D.H. Lawrence – The Poet


David Herbert Richards Lawrence (11 September 1885 – 2 March 1930) was an English authorand playwright as well as a poet. His poetry contains many themes but frequently centres on the dehumanising effects of modernity and industrialisation, believing that we need to break free of artificial restrictions and celebrate vitality, spontaneity, human sexuality and instinct. Lawrence felt all poems had to be personal sentiments and that spontaneity was vital for any work.

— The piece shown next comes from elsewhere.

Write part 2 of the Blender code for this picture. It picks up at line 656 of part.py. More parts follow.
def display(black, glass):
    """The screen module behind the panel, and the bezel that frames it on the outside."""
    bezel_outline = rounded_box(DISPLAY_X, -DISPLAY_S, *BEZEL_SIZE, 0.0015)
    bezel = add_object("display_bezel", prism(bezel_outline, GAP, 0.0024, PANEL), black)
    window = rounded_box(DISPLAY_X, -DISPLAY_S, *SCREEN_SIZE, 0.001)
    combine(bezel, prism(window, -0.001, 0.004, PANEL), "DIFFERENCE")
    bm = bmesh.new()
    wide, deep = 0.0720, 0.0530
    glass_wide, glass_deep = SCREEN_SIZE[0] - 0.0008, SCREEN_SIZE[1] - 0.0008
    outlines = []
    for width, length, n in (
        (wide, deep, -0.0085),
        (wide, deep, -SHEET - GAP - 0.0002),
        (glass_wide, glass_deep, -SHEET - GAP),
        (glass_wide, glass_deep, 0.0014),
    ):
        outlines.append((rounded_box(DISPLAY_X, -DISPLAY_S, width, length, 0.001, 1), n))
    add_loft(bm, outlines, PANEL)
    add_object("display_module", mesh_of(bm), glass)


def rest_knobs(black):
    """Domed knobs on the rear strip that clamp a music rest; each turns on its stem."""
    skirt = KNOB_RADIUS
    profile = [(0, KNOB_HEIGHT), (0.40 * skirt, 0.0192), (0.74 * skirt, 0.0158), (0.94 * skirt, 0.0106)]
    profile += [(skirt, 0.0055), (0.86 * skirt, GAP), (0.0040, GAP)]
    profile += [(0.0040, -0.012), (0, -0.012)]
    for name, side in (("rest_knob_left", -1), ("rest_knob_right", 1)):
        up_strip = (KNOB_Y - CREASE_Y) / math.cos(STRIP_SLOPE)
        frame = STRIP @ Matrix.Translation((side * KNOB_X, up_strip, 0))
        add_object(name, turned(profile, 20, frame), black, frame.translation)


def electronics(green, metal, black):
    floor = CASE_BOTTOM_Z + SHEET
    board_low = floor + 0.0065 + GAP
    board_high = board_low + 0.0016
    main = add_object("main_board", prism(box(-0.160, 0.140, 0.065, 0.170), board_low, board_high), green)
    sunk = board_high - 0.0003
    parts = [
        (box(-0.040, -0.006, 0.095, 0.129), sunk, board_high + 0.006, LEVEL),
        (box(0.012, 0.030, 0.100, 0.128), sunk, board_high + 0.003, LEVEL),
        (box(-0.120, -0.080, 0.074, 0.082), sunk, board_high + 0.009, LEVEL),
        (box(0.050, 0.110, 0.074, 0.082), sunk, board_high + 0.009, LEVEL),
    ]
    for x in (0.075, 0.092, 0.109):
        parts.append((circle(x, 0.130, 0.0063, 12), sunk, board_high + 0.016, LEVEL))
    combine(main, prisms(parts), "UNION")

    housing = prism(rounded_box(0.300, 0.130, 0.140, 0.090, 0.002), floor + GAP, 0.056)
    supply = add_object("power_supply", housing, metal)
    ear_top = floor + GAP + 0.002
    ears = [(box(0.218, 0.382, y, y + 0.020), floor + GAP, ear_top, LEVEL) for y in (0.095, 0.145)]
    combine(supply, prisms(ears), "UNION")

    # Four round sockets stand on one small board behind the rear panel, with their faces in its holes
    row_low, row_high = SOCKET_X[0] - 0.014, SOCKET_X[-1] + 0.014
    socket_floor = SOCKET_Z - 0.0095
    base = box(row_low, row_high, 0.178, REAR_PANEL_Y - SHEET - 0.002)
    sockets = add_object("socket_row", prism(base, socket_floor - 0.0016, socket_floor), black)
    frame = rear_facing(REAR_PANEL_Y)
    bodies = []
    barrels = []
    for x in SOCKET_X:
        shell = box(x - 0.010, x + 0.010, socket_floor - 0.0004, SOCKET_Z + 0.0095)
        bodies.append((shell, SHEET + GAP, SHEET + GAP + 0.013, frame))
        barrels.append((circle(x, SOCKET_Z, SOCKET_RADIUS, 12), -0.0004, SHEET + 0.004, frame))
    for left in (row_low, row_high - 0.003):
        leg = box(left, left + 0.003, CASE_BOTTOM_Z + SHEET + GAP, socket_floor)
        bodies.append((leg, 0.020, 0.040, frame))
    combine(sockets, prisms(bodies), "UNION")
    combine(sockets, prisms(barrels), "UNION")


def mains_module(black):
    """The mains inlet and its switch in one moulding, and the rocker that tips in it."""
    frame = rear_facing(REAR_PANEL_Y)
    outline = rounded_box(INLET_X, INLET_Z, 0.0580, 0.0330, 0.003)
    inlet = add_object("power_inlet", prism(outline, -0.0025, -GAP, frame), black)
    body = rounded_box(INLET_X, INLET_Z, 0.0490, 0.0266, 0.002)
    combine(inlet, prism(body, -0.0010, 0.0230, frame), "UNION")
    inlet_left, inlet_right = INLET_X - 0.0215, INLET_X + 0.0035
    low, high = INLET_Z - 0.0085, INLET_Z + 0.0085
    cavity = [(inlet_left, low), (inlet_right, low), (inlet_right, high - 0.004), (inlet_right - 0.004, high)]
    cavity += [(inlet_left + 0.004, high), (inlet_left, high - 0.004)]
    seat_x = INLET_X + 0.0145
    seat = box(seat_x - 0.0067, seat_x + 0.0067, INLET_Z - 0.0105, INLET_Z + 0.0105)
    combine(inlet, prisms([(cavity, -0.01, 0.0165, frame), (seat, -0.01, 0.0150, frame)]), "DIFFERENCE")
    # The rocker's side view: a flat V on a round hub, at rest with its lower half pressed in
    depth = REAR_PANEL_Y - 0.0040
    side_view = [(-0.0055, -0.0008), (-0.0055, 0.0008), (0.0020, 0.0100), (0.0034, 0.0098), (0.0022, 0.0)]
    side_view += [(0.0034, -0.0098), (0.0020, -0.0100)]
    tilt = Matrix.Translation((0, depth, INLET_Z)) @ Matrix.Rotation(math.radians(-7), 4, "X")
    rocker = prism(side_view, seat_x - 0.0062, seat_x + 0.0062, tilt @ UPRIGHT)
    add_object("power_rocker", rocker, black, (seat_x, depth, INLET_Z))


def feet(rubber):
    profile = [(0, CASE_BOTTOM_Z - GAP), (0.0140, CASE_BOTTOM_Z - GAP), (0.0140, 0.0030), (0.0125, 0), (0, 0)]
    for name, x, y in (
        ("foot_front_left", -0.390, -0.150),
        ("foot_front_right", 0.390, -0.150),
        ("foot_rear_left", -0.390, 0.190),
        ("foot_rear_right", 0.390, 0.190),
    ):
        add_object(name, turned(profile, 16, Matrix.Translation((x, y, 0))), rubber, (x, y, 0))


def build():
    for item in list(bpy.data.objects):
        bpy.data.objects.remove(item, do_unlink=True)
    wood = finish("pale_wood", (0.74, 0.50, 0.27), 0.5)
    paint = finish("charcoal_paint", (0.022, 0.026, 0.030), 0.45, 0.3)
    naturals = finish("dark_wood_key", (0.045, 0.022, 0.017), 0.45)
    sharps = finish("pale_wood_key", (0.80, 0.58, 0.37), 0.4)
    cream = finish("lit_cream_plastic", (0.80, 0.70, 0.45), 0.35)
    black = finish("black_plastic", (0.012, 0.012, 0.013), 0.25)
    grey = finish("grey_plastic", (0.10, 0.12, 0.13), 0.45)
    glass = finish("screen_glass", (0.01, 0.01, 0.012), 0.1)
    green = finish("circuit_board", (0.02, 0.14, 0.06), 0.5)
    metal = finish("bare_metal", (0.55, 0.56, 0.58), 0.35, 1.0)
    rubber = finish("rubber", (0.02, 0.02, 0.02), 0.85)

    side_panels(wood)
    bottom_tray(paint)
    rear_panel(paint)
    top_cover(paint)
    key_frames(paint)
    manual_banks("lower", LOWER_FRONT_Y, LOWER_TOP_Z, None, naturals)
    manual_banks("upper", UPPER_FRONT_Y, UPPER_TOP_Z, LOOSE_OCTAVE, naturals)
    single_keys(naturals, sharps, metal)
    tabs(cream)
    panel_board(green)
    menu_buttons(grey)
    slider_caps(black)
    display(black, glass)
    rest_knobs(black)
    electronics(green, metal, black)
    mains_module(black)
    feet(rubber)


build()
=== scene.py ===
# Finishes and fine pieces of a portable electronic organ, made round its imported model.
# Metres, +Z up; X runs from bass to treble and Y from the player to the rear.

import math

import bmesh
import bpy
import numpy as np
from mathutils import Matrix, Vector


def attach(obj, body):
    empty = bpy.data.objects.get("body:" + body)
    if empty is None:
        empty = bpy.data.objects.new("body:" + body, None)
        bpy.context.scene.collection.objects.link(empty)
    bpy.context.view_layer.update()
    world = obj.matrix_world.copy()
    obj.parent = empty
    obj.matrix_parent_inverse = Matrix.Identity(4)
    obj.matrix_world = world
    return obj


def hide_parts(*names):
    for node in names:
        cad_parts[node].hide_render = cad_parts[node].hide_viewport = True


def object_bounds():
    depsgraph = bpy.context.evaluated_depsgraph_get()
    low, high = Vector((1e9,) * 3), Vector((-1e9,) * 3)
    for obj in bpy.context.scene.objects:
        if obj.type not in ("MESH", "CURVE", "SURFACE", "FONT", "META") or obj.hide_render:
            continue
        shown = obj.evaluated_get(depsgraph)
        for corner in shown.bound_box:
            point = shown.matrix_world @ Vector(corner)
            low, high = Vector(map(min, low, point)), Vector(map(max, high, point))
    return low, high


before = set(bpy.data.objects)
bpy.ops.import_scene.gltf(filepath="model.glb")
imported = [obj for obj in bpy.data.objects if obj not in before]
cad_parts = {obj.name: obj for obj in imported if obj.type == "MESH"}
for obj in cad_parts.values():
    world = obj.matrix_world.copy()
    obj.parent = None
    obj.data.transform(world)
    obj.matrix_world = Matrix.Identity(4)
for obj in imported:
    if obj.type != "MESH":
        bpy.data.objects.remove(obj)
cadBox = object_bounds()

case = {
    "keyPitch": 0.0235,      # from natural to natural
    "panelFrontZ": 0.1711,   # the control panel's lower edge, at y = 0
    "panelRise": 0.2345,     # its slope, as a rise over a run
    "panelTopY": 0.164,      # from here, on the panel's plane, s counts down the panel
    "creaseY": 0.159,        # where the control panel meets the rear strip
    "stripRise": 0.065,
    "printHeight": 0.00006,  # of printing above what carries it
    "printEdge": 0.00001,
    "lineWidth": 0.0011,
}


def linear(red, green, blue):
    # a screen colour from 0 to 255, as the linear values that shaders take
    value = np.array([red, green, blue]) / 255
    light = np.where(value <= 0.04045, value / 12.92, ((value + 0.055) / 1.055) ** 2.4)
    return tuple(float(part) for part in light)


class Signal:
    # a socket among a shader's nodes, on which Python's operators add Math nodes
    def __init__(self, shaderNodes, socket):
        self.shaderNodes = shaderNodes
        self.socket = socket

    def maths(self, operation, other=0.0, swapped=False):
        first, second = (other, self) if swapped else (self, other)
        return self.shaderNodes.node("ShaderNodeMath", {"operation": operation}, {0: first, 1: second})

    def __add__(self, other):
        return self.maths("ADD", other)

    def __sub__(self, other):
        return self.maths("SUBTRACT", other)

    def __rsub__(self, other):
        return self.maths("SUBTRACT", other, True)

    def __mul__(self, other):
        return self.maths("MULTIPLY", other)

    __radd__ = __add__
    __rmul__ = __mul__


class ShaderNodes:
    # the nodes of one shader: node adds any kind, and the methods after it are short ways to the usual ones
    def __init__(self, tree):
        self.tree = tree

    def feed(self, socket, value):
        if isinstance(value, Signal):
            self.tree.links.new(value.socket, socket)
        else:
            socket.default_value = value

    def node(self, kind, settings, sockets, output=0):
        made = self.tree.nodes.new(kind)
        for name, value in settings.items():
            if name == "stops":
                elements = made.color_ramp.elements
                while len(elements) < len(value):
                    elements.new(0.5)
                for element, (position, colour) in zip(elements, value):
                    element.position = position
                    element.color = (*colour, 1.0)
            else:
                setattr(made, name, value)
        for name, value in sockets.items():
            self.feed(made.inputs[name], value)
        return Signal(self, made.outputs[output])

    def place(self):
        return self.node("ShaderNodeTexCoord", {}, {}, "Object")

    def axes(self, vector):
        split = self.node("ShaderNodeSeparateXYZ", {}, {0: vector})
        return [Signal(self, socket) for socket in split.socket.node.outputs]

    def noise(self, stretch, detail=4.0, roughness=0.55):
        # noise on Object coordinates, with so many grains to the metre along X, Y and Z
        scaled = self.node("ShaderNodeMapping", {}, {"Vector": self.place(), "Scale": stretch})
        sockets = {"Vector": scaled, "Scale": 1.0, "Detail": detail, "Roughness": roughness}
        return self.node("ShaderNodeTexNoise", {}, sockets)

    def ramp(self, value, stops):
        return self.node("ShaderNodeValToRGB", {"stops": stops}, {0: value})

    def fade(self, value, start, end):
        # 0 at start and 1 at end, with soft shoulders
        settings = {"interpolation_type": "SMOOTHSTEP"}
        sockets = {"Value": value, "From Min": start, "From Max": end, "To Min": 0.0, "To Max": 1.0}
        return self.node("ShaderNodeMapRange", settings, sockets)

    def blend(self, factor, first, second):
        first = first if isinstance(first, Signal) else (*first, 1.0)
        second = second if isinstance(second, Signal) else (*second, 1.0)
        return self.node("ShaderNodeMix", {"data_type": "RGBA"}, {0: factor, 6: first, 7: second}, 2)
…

In relation to the poem ‘Piano’ D.H. Lawrence’s early life is of clear interest. He was born on September 11, 1885, in Eastwood, Nottinghamshire, in England and he was the fourth child of a poverty stricken coal miner. His mother, a former schoolteacher, was greatly superior in education to her husband but was forced to marry him because her family had fallen on hard times. While the young Lawrence idolised his mother, he seems to have felt quite the contrary about his father: in a letter from 1910 to the poet Rachel Annand Taylor he later wrote that his parents’ married life "has been one carnal, bloody fight. I was born hating my father: as early as ever I can remember, I shivered with horror when he touched me. He was very bad before I was born."


Lawrence felt a deep emotional bond towards his mother and as a result of her encouragement became interested in the arts. Although the ultimate demonstration of his love for his mother came in 1910 when, sick with Cancer, her helped her to die by giving her an overdose of sleeping medicine.